A “functional cloud” would also have an impact on networking.  If we assume that event processing is a driver for the future of cloud services, then we have to assume that there is a broad need to control the length of that control loop, meaning network latency.  Edge-hosting accomplishes that for functional handling that occurs proximate to the event source, but remember that all business applications end up feeding more traditional deeper processes like database journaling.  In addition, correlation of events from multiple sources has to draw from all those sources, which means that the correlation has to be sited conveniently to all, and have low-latency paths.  All of this suggests that functional clouds would have to be connected with a lot of fiber, that “data center interconnect” would become a subset of “function-host-point interconnect”.

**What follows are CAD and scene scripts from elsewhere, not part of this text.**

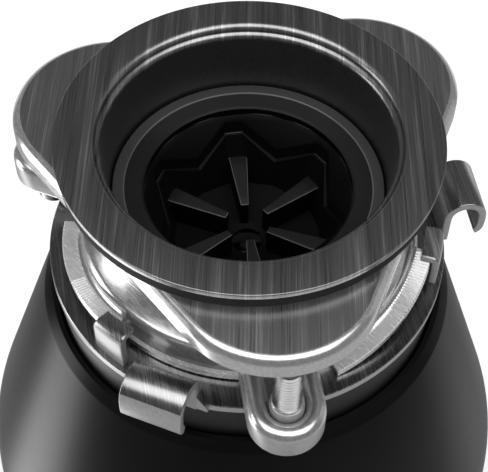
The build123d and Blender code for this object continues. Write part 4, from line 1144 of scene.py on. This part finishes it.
def cutHole(piece, radius, direction, height, reach):
    deselectAll()
    bpy.ops.mesh.primitive_cylinder_add(vertices=96, radius=radius * mm, depth=reach * mm)
    cutter = bpy.context.object
    cutter.rotation_euler = Vector(direction).to_track_quat("Z", "Y").to_euler()
    cutter.location = Vector(direction) * reach * mm * 0.5 + Vector((0, 0, height))
    cutWith(piece, cutter)


def makeUpperShell(size):
    low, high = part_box("outer_shell")
    waist, wall, edgeBreak = high.x / mm, size["wall"], size["edgeBreak"]
    foot = (flangeTop - low.z) / mm
    mouthRadius, mouthDrop = size["mouth"]
    shoulderRadius, shoulderDrop = size["shoulder"]
    easeRun, easeRise = size["shoulderEase"]
    outline = [size["mouth"], size["chamferStart"]]
    outline += [(shoulderRadius - easeRun, shoulderDrop - easeRise), size["shoulder"]]
    outside = makeShellOutline(size, waist)
    outline += outside
    outline += [(waist, foot - edgeBreak), (waist - edgeBreak, foot), (waist - wall, foot)]
    outline += [(radius - wall, drop) for radius, drop in reversed(outside)]
    outline += [(shoulderRadius - wall, shoulderDrop + 1.5), (mouthRadius, mouthDrop + 2.0)]
    piece = spinOutline("outerShell", outline, 192)
    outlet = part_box("discharge_gasket")
    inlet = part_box("dishwasher_plug")
    cutHole(piece, size["outletHole"], (0, -1, 0), (outlet[0].z + outlet[1].z) / 2, 120)
    cutHole(piece, size["inletHole"], (0, 1, 0), (inlet[0].z + inlet[1].z) / 2, 120)
    return finishPiece(piece, "body", ["outer_shell"], finishes["shell"], 17.0)


def makeLowerShell(size):
    low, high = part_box("lower_shell")
    waist, wall, edgeBreak, footBreak = high.x / mm, size["wall"], size["edgeBreak"], size["footBreak"]
    top, foot = (flangeTop - high.z) / mm, (flangeTop - low.z) / mm
    knee = flangeTop / mm - size["taperHeight"]
    footRadius = waist - size["footTaper"]
    outline = [(waist - wall, top), (waist - edgeBreak, top), (waist, top + edgeBreak)]
    outline += [(waist - inwards, knee + drop) for inwards, drop in size["knee"]]
    outline += [(footRadius, foot - footBreak), (footRadius - footBreak, foot), (footRadius - wall, foot)]
    outline += [(waist - wall - 0.8, knee + 4.0)]
    piece = spinOutline("lowerShell", outline, 192)
    return finishPiece(piece, "body", ["lower_shell"], finishes["shell"], 28.0)


makeUpperShell(shells)
makeLowerShell(shells)
print("outer shells")


# Discharge elbow: a collar, a short neck, a bend and a tail.
dischargeElbow = {
    "radius": 19.05,
    "wall": 2.0,
    "collarRadius": 22.0,
    "collarThickness": 3.0,
    "collarBreak": 0.5,
    "neck": 12.0,
    "bendRadius": 32.0,
}


def makeDischargeElbow(size):
    low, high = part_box("discharge_elbow")
    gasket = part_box("discharge_gasket")
    height = (gasket[0].z + gasket[1].z) / 2
    face, bend = high.y, size["bendRadius"] * mm
    deselectAll()
    bpy.ops.mesh.primitive_circle_add(
        vertices=64, radius=size["radius"] * mm, location=(0, face, height), rotation=(pi / 2, 0, 0)
    )
    piece = bpy.context.object
    piece.name = "dischargeElbow"
    applyPlace()
    editPiece(piece)
    run = (size["collarThickness"] + size["neck"]) * mm
    pullBy(y=-run)
    bpy.ops.mesh.spin(steps=20, angle=-pi / 2, center=(0, face - run, height - bend), axis=(1, 0, 0))
    pickVerts(piece, lambda co: abs(co.z - height + bend) < 2 * touch)
    pullBy(z=low.z - height + bend)
    selectAll()
    bpy.ops.mesh.remove_doubles(threshold=mergeGap)
    bpy.ops.mesh.normals_make_consistent(inside=False)
    leaveEdit()
    applyModifier(piece, "SOLIDIFY", thickness=size["wall"] * mm, offset=-1.0)
    inner, outer, thick = size["radius"] - 0.4, size["collarRadius"], size["collarThickness"]
    edge = size["collarBreak"]
    outline = [(inner, 0.0), (outer - edge, 0.0), (outer, edge)]
    outline += [(outer, thick - edge), (outer - edge, thick), (inner, thick)]
    points = [(0, face - across * mm, height + radius * mm) for radius, across in outline]
    collar = drawOutline("collar", points)
    bpy.ops.mesh.spin(steps=64, angle=2 * pi, center=(0, face, height), axis=(0, 1, 0))
    closeUp(collar)
    piece = joinPieces("dischargeElbow", [piece, collar])
    return finishPiece(piece, "body", ["discharge_elbow"], finishes["plastic"], 35.0)


makeDischargeElbow(dischargeElbow)
smoothCopy("containerBody", "container_body", "body", finishes["plastic"])
smoothCopy("mountingGasket", "mounting_gasket", "body", finishes["rubber"])
smoothCopy("fiberGasket", "fiber_gasket", "clamp", finishes["fiber"])
print("elbow and neck")


# Floor, light and camera.
def makeFloor():
    deselectAll()
    bpy.ops.mesh.primitive_plane_add(size=12.0, location=(0, 0, floorLevel - 0.2 * mm))
    floor = bpy.context.object
    floor.name = "floor"
    material = newMaterial("paleFloor", (0.9, 0.9, 0.9), 0.8)
    cloud = addNoise(material, (400.0, 400.0, 400.0), 0.0, 2.0)
    shade(material, colour=addRamp(material, cloud, [(0.3, grey(0.88)), (0.7, grey(0.92))]))
    floor.data.materials.append(material)
    floor.visible_glossy = False


# What the polished parts mirror: soft boxes painted on the world by direction.
towardsCamera = Vector((cos(radians(-100.0)), sin(radians(-100.0)), 0.0))
imageRight = Vector((-towardsCamera.y, towardsCamera.x, 0.0))
studio = {
    "sky": 0.09,
    "ground": 0.42,
    "boxes": [  # each aim is how far right, away from the camera and up
        {"aim": (0.0, -0.3, 0.95), "half": (0.9, 0.34), "soft": 0.12, "strength": 2.2},
        {"aim": (-0.9, 0.0, -0.42), "half": (0.1, 0.9), "soft": 0.18, "strength": 3.6},
        {"aim": (0.93, 0.3, -0.1), "half": (0.12, 0.8), "soft": 0.2, "strength": 0.25},
        {"aim": (0.0, 0.96, -0.25), "half": (0.9, 0.22), "soft": 0.2, "strength": 0.7},
    ],
}


def studioDirection(right, away, up):
    return (imageRight * right - towardsCamera * away + Vector((0, 0, up))).normalized()


# Sums on ray directions, as nodes of the world.
class WorldMath:
    def __init__(self, tree):
        self.nodes, self.links = tree.nodes, tree.links

    def dot(self, vector, direction):
        node = self.nodes.new("ShaderNodeVectorMath")
        node.operation = "DOT_PRODUCT"
        node.inputs[1].default_value = direction
        self.links.new(vector, node.inputs[0])
        return node.outputs["Value"]

    def math(self, operation, first, second=None):
        node = self.nodes.new("ShaderNodeMath")
        node.operation = operation
        for index, value in enumerate((first, second)):
            if isinstance(value, float):
                node.inputs[index].default_value = value
            elif value is not None:
                self.links.new(value, node.inputs[index])
        return node.outputs["Value"]

    # Falls smoothly from high to low as value goes from start to end.
    def fade(self, value, start, end, low=0.0, high=1.0):
        node = self.nodes.new("ShaderNodeMapRange")
        node.interpolation_type = "SMOOTHSTEP"
        node.inputs["From Min"].default_value = start
        node.inputs["From Max"].default_value = end
        node.inputs["To Min"].default_value = high
        node.inputs["To Max"].default_value = low
        self.links.new(value, node.inputs["Value"])
        return node.outputs["Result"]


def makeWorld(size):
    world = bpy.data.worlds.new("studio")
    bpy.context.scene.world = world
    world.use_nodes = True
    tree = world.node_tree
    sums = WorldMath(tree)
    direction = tree.nodes.new("ShaderNodeTexCoord").outputs["Generated"]
    height = sums.dot(direction, (0.0, 0.0, 1.0))
    total = sums.fade(height, -0.7, -0.05, size["sky"], size["ground"])
    for box in size["boxes"]:
        aim = studioDirection(*box["aim"])
        across = aim.cross(Vector((0, 0, 1))).normalized() if abs(aim.z) < 0.9 else imageRight
        upward = across.cross(aim).normalized()
        ahead = sums.math("MAXIMUM", sums.dot(direction, aim), 0.001)
        mask = None
        for axis, half in ((across, box["half"][0]), (upward, box["half"][1])):
            offset = sums.math("ABSOLUTE", sums.math("DIVIDE", sums.dot(direction, axis), ahead))
            edge = sums.fade(offset, half, half + box["soft"])
            mask = edge if mask is None else sums.math("MULTIPLY", mask, edge)
        total = sums.math("ADD", total, sums.math("MULTIPLY", mask, box["strength"]))
    rays = tree.nodes.new("ShaderNodeLightPath")
    mirrored = tree.nodes.new("ShaderNodeBackground")
    tree.links.new(total, mirrored.inputs["Color"])
    plain = tree.nodes.new("ShaderNodeBackground")
    plain.inputs["Color"].default_value = (1.0, 1.0, 1.0, 1.0)
    plain.inputs["Strength"].default_value = 1.0
    mix = tree.nodes.new("ShaderNodeMixShader")
    tree.links.new(rays.outputs["Is Glossy Ray"], mix.inputs["Fac"])
    tree.links.new(plain.outputs[0], mix.inputs[1])
    tree.links.new(mirrored.outputs[0], mix.inputs[2])
    tree.links.new(mix.outputs[0], tree.nodes["World Output"].inputs["Surface"])


def makeKeyLight():
    data = bpy.data.lights.new("overheadLight", "AREA")
    data.shape = "RECTANGLE"
    data.size, data.size_y = 1.4, 1.0
    data.energy = 9.0
    light = bpy.data.objects.new("overheadLight", data)
    bpy.context.scene.collection.objects.link(light)
    light.location = (0.05, 0.3, 1.6)
    light.rotation_euler = (-light.location).to_track_quat("-Z", "Y").to_euler()
    light.visible_glossy = False


def makeCamera():
    data = bpy.data.cameras.new("camera")
    data.lens = 87.57
    data.sensor_width = 36.0
    camera = bpy.data.objects.new("camera", data)
    bpy.context.scene.collection.objects.link(camera)
    camera.location = Vector((-40.41, -229.16, 573.2)) * mm
    aim = Vector((-1.014, 0.179, 268.9)) * mm
    look = (aim - camera.location).to_track_quat("-Z", "Y").to_matrix().to_4x4()
    camera.matrix_world = Matrix.Translation(camera.location) @ look @ Matrix.Rotation(radians(1.11), 4, "Z")
    data.clip_start, data.clip_end = 0.01, 50.0
    bpy.context.scene.camera = camera


makeFloor()
makeWorld(studio)
makeKeyLight()
makeCamera()
bpy.context.scene.view_settings.view_transform = "Standard"
print("floor, light and camera")
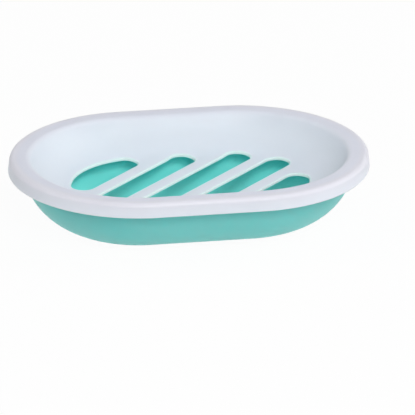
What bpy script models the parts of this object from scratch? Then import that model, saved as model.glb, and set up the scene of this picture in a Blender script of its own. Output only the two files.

Overall, the notion of a function-and-event-driven cloud could be absolutely critical.  It would change how we view the carrier cloud because it would let carriers take advantage of their edge real estate to gain market advantage.  It’s been validated by all the major public cloud providers, including OTT giant Google.  Now, Amazon is showing how important edge hosting is.  I think it’s clear that Amazon’s decision alone would carry a lot of predictive weight, and of course it’s only the latest step on an increasingly clear path.  The times, they are a ‘changing.